The korovai is round in shape and its top is decorated with ornaments made from pieces of dough. In the past several korovai would have been used in the ceremony. A smaller bread would be used in a ritual to greet and bless the bride and groom, while larger and more elaborate breads could be displayed and/or served to guests. Some couples elect to save and preserve their wedding korovai for display in their home.
THE SICILIAN CART:
In some cases, objects once used in weddings can take on new meanings and significance in immigrant communities. An example of this is the Sicilian wooden cart. Pulled by donkey or horse, in Sicily these once were working carts used by farming families throughout the countryside. As a basic form of transport they carried everything from produce, to wine, to people, but they were also decorated for the many festivals and parades celebrated by Sicilians throughout the year. Decorated and painted carts also transported the bride, groom and their families on wedding days.
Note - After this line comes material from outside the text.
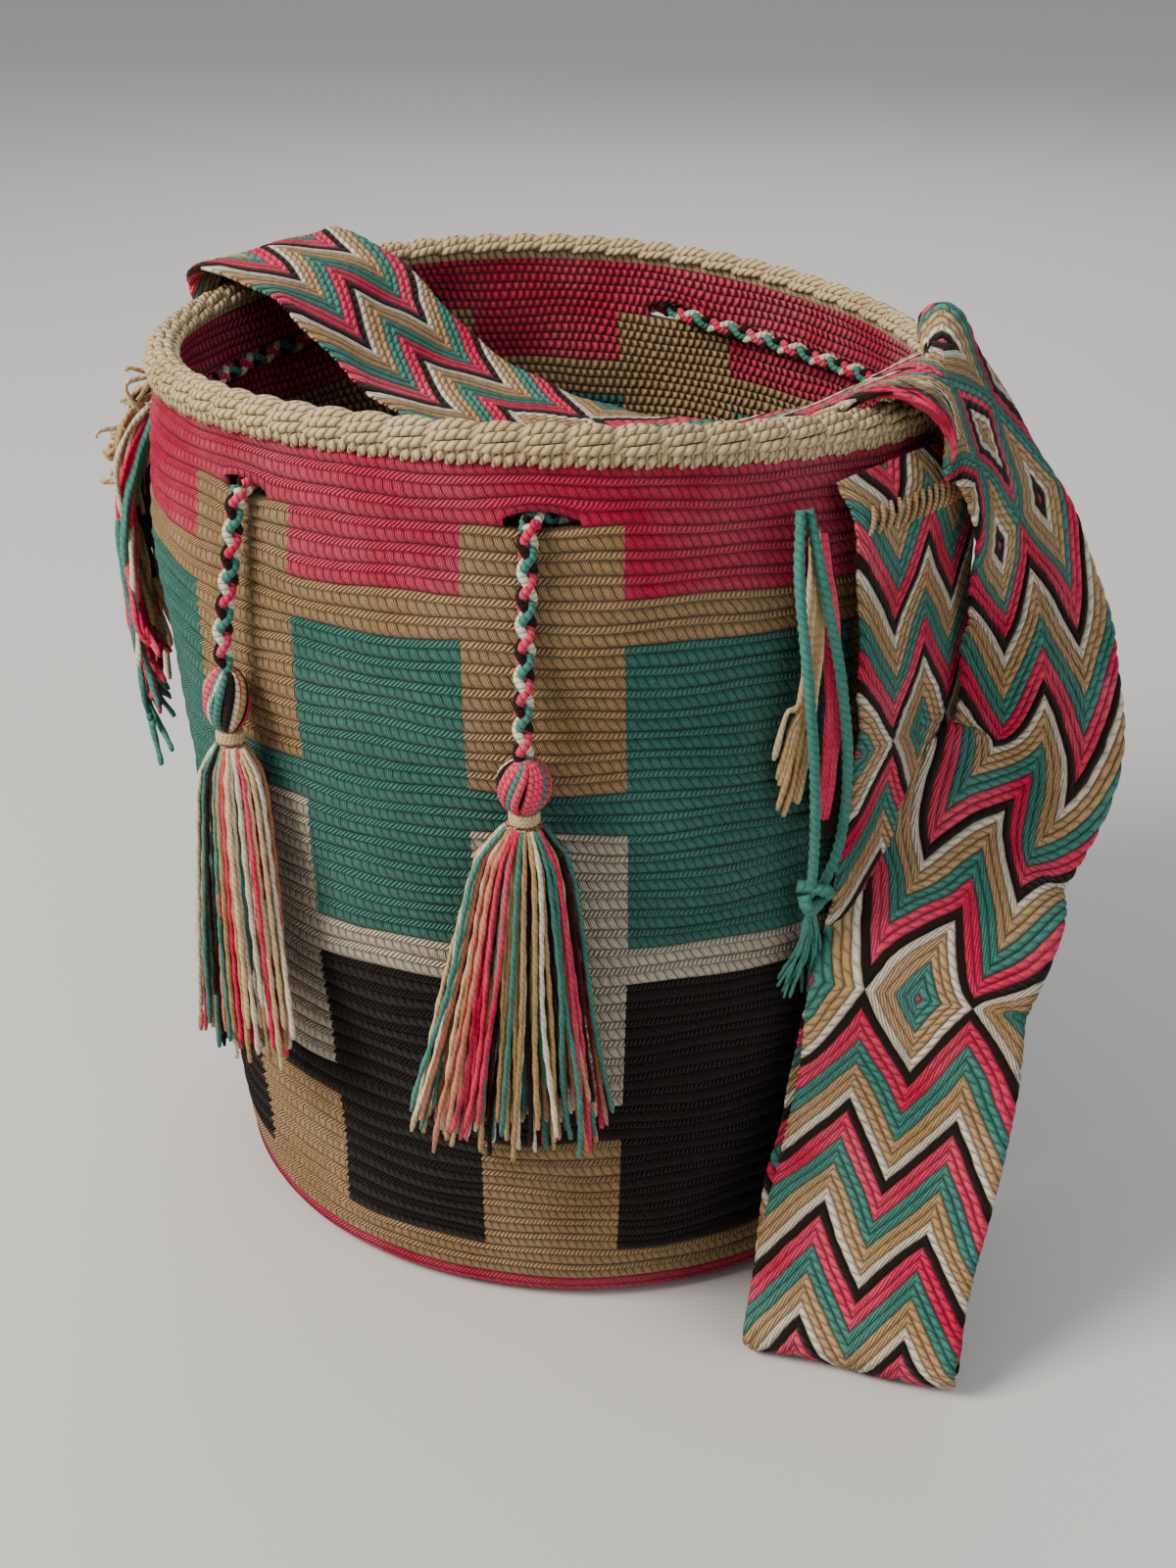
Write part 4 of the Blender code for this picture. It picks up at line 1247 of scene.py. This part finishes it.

After World War II when small motorized trucks replaced the farmers' carts, painted and decorated carretti became collectibles, though still used in festivals, parades and weddings. When large numbers of Sicilians came to Canada after World War II, they brought their carts with them. Driven in local parades and Italian festivals, they have become an icon of Sicilian identity.
The carretto pictured below, one of the most beautifully decorated artifacts in the museum's collection, was brought to Canada from Sicily in 1962 by Joseph Pillitteri. Made in 1949, it is painted with scenes inspired by historical tales of the Crusades and the wars of King Charlemagne.
The celebration of weddings in communities across Canada is often an occasion for families to remember and celebrate the traditional practices of their immigrant forefathers. A wedding can strengthen the bonds of communities while providing an opportunity for passing on traditional knowledge, history and a sense of identity.